Date: 01 October 2013

Roddy Graham is commercial director of Leasedrive and chairman of the ICFM

It can hardly come as any surprise that, with escalating fuel prices, a general organisational focus on reducing costs and greater attention paid to corporate social responsibility, company car mileage has dropped.

Add gradually improving public transport (albeit very limited) and vastly improved conference technology and the case for not using company or grey fleet vehicles and moving away from face-to-face meetings is gaining wider acceptance.

Also, faced with even greater time pressures at work, executives are becoming far more receptive to telephone or video conference calls than they were just a few years ago.

The strides taken in making people a few hundred miles away sound as if they are in the same meeting room has certainly helped in that regard and, for those reliant on 'looking at the colour of their eyes', video conferencing is no longer such a poor substitute for one-on-one meetings.

Some organisations are going to ever greater lengths to discourage the use of company and grey fleet vehicles by making outside meetings a last resort.

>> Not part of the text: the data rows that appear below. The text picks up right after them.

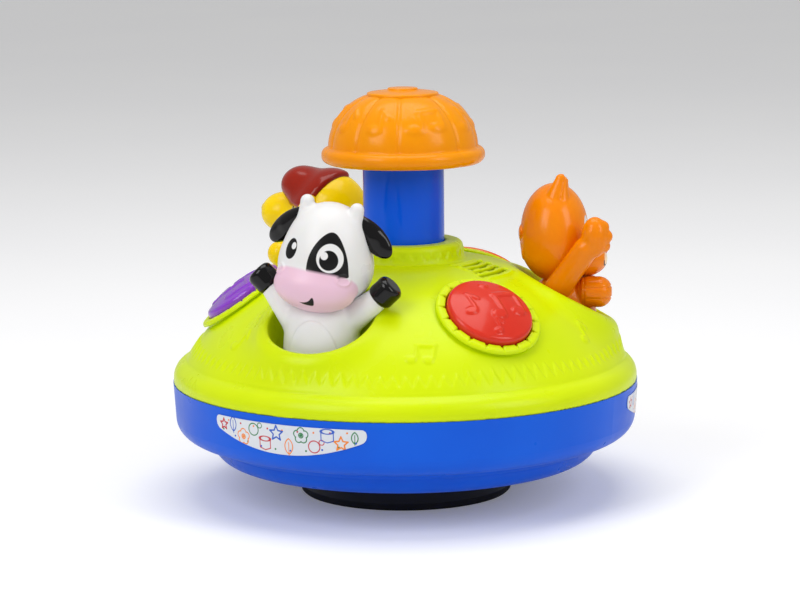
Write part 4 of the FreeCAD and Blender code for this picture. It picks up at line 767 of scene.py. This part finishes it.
def cap_field(points):
    """Mushroom cap of puffed lobes, with a rolled rim and notes in low relief."""
    out, high = polar(points)
    gap, across, wide = lobe_share(turn_of(points))
    puff = 0.3 * np.exp(-(gap * out / 0.8) ** 2) + 0.9 * np.abs(across) ** 3
    puff *= np.clip((out - 10.0) / 14.0, 0.0, 1.0)
    dome = np.hypot(np.maximum(out - CAP_CENTRE[0], 0), np.maximum(high - CAP_CENTRE[1], 0)) - CAP_ARC
    form = overlap(dome + puff, high - 192.7, 1.5)
    rim_out = out + 0.45 * puff
    rim = corner(rim_out - CAP_RIM, high - cap_low.z - CAP_RIM_TALL, 3.4)
    rim = np.maximum(rim, corner(rim_out - CAP_RIM, cap_low.z - high, 3.4))
    form = join(form, np.maximum(rim, CAP_NECK - 8.0 - out), 1.0)
    lean = np.arctan2(high - CAP_CENTRE[1], out - CAP_CENTRE[0])
    flat = np.stack([across * wide / 2 * 31.0, (lean - radians(36.0)) * CAP_ARC], axis=1)
    note = np.where(wide > 0.75, beamed_notes(flat * (0.8, 1.0), 15.0), single_note(flat, 14.0))
    form = form - 0.6 * ramp(-note / 2.8) * (high > cap_low.z + 9.0)
    hollow = np.maximum(dome + CAP_WALL + 0.4, high - 192.7 + CAP_WALL)
    hollow = np.minimum(hollow, np.maximum(out - CAP_NECK + CAP_WALL + 0.6, high - CAP_CENTRE[1]))
    skin = np.maximum(np.maximum(form, -hollow), cap_low.z - high)
    socket = np.maximum(np.abs(out - SOCKET - SOCKET_WALL / 2) - SOCKET_WALL / 2, SOCKET_FOOT - high)
    return np.minimum(skin, np.maximum(socket, form + 1.0))


def crown_field(points):
    """Domed disc on top of the cap, with a fine step at its edge and a small raised middle."""
    out, high = polar(points)
    arc = (CROWN ** 2 + (CROWN_TOP - CROWN_STEP) ** 2) / (2 * (CROWN_TOP - CROWN_STEP))
    disc_form = corner(out - CROWN, np.hypot(out, high - CROWN_TOP + arc) - arc, 0.7)
    middle = corner(out - CROWN_DISC, high - CROWN_TOP - 0.75, 0.5)
    return np.maximum(join(disc_form, middle, 0.5), 190.6 - high)


def cap():
    box = column(CAP_RIM + 1.5, cap_low.z - 1.5, cap_high.z + 2.0)
    thing, _ = moulded("cap_moulding", cap_field, *box, cell=0.6)
    dressed(thing, cap_orange, "plunger", "cap_orange", "cap_shell")
    box = column(19, 188.2, 196.5)
    thing, _ = moulded("cap_crown", crown_field, *box, cell=0.45, rounds=2)
    dressed(thing, cap_orange, "plunger", "cap_orange", "cap_top_disc")


# ---- labels ----

LABEL_HALF = 41.0
LABEL_TOP = 51.7
LABEL_DEEP = 13.9
LABEL_END = 5.5
LABEL_STEP = 0.35
LABEL_RAISE = 0.34
LABEL_CORNER = 2.4
LABEL_MOTIFS = 12
LABEL_DOTS = 19
INK_LINE = 0.27
SHELL_SLOPE = (112.3 - 111.2) / (55.0 - 37.0)
INKS = {
    "ink_red": (190, 24, 44),
    "ink_green": (20, 120, 60),
    "ink_orange": (236, 130, 30),
    "ink_blue": (30, 86, 190),
}


def star(x, y, size):
    tips = []
    for number in range(10):
        radius = size if number % 2 == 0 else size * 0.45
        turn = pi * number / 5
        tips.append((x + radius * sin(turn), y + radius * cos(turn)))
    return lambda flat: outline(flat, tips, 0.7)


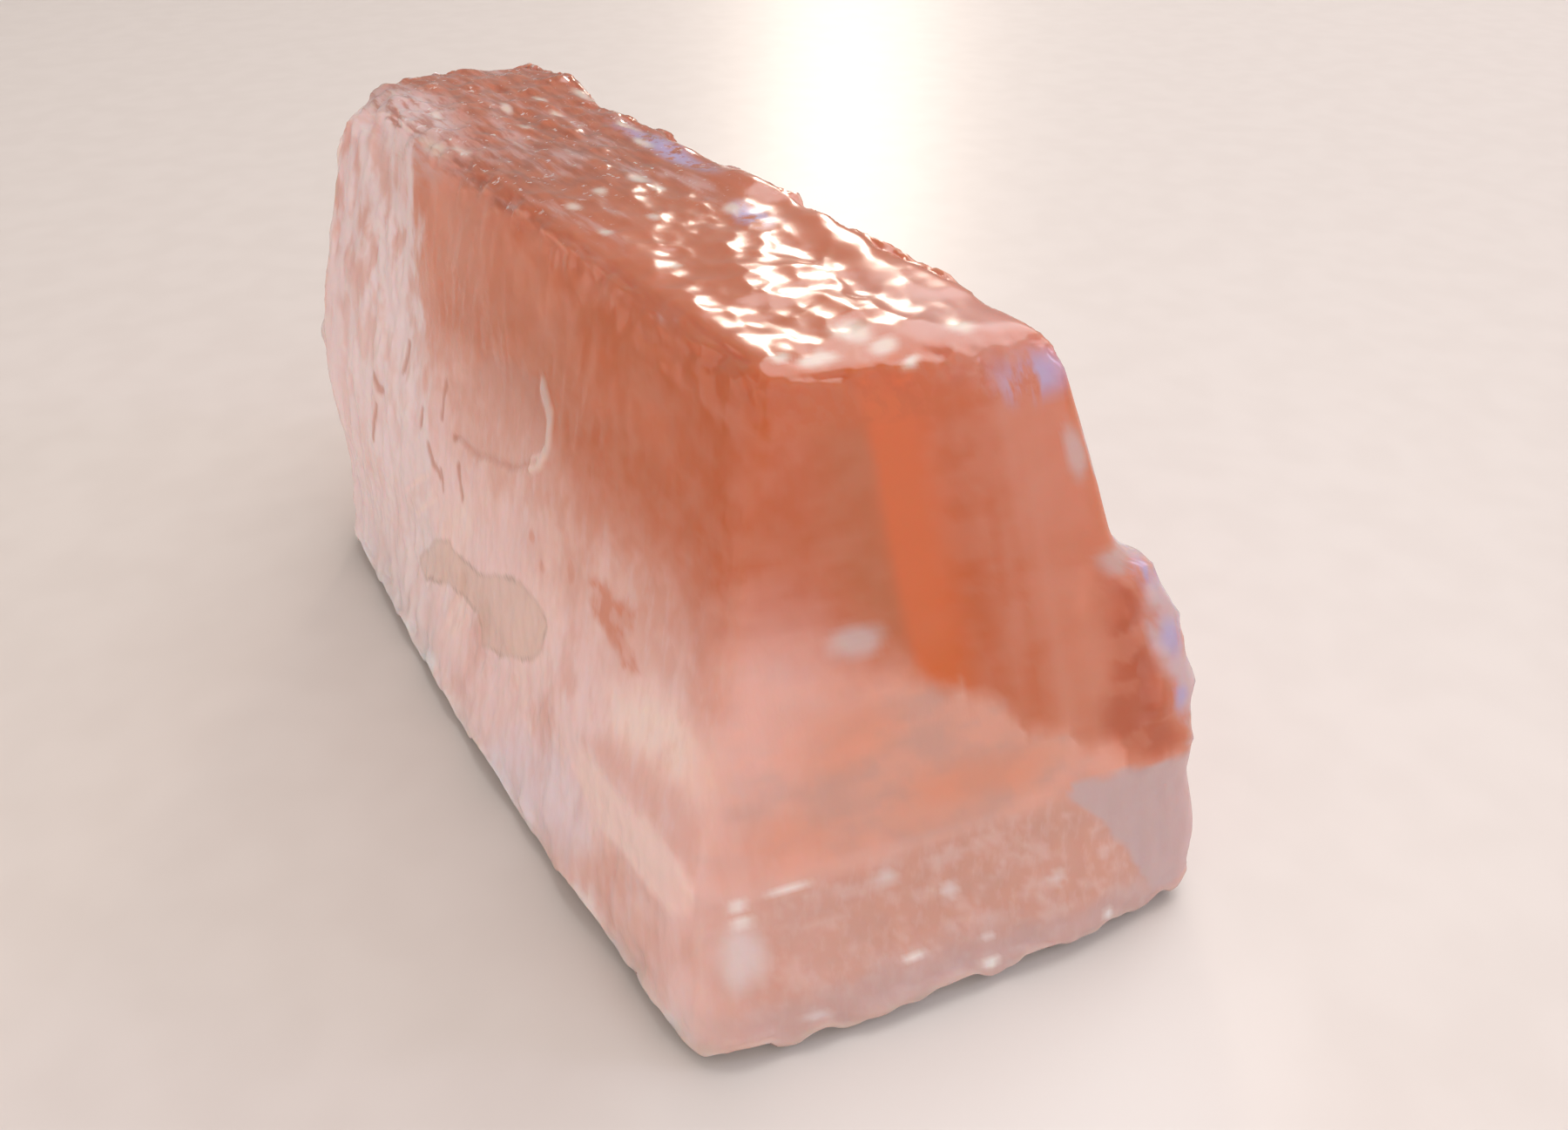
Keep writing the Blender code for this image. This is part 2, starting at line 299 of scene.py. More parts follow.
CHIP = [
    (16.7, 30.1), (7.4, 37.2), (-0.7, 39.0), (-6.4, 39.4), (-9.0, 37.2),
    (-9.8, 34.7), (-8.2, 32.6), (-1.5, 29.5), (5.9, 27.4), (11.9, 26.2),
]
CHIP_RIM = [(-5.8, 39.2), (-8.6, 37.5), (-9.7, 35.2), (-9.2, 33.5), (-7.4, 32.3)]
CHIP_LOW = [(-8.2, 32.6), (-1.5, 29.5), (5.9, 27.4), (11.9, 26.2)]
RUST_PLACE = [
    (-22.8, 29.1), (-24.9, 29.7), (-28.8, 30.0), (-31.4, 30.3), (-31.6, 29.0),
    (-30.2, 27.7), (-32.3, 27.2), (-34.6, 26.5), (-32.5, 25.8), (-29.4, 26.0),
    (-27.4, 26.6), (-24.9, 26.1), (-23.8, 27.2), (-24.9, 28.5),
]
RUST_SPOTS = (
    [(-13.8, 25.2), (-13.9, 25.2)],
    [(-10.6, 26.6), (-10.8, 26.5)],
    [(-19.1, 27.9), (-19.6, 27.6)],
)
STAIN = [
    (17.0, 9.6), (14.0, 12.9), (9.7, 15.4), (6.5, 15.0), (2.0, 16.1), (-4.4, 19.1),
    (-10.0, 21.3), (-14.7, 21.9), (-17.6, 21.1), (-17.8, 18.7), (-14.6, 15.4), (-9.7, 12.9),
    (-4.2, 10.9), (-2.3, 13.1), (3.4, 12.1), (8.9, 10.5), (14.5, 8.5),
]
LEFT_BELT = [(-49.4, 15.8), (-45.3, 17.8), (-39.3, 17.3), (-33.0, 16.9), (-28.6, 16.4)]
LOW_RIDGE = [(-21.7, 5.8), (-17.5, 6.4), (-10.3, 5.8), (-3.9, 5.6), (2.2, 5.7), (10.3, 4.8)]
NEAR_BELT = [(-21.5, 15.8), (-18.7, 15.2), (-14.4, 15.1), (-8.5, 15.3), (2.5, 15.6), (10.7, 16.2)]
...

Where travel is sanctioned, then the first way of making savings is by proper journey planning - not just route planning but through choice of the most economic form of transport, starting with use of public transport or a combination of car and public transport and extending to use of pool cars, short-term rental or car sharing.

The management of fleet costs has extended beyond discouraging company or private car use. Specifying the best vehicles 'fit for purpose' has seen fuel economy rise up the agenda. Assessed properly, vehicle choice based on fuel economy can save up to 14p per litre according to Allstar, not to be sneered at when fuel prices have risen by more than half in the last six years.

Add the bonus of lower BiK rates for drivers and carbon emission footprints for organisations and no wonder company cars are getting smaller and ever more fuel efficient.

And, as we all know, fuel savings can also be achieved through influencing driver behaviour from proper journey planning at the outset to driving tips on raising average mileage per gallon. The added bonus of the latter is not only in lower fuel costs but also in reduced accident costs too.

A few years ago, the Energy Saving Trust calculated that lowering annual business mileage from 12,000 miles by 10% could save £177 per car in fuel alone and raise productivity by 30 hours. Since then, average business mileage across the board has dropped further still.

All the above is impacting policies as many fleets take action to lower mileage and, by definition, running costs. The consequences are not only far reaching for management but for vehicle manufacturers and fleet suppliers too.

When you consider the prediction by business insight firm, International Data Corporation, that by 2015, 37% of the world's entire workforce will work remotely using mobile technology, the implications for fleet are all too clear.

Realistically, two years away may be too optimistic but with technological advances gathering pace all the time business mileage will inevitably go only one way, downhill.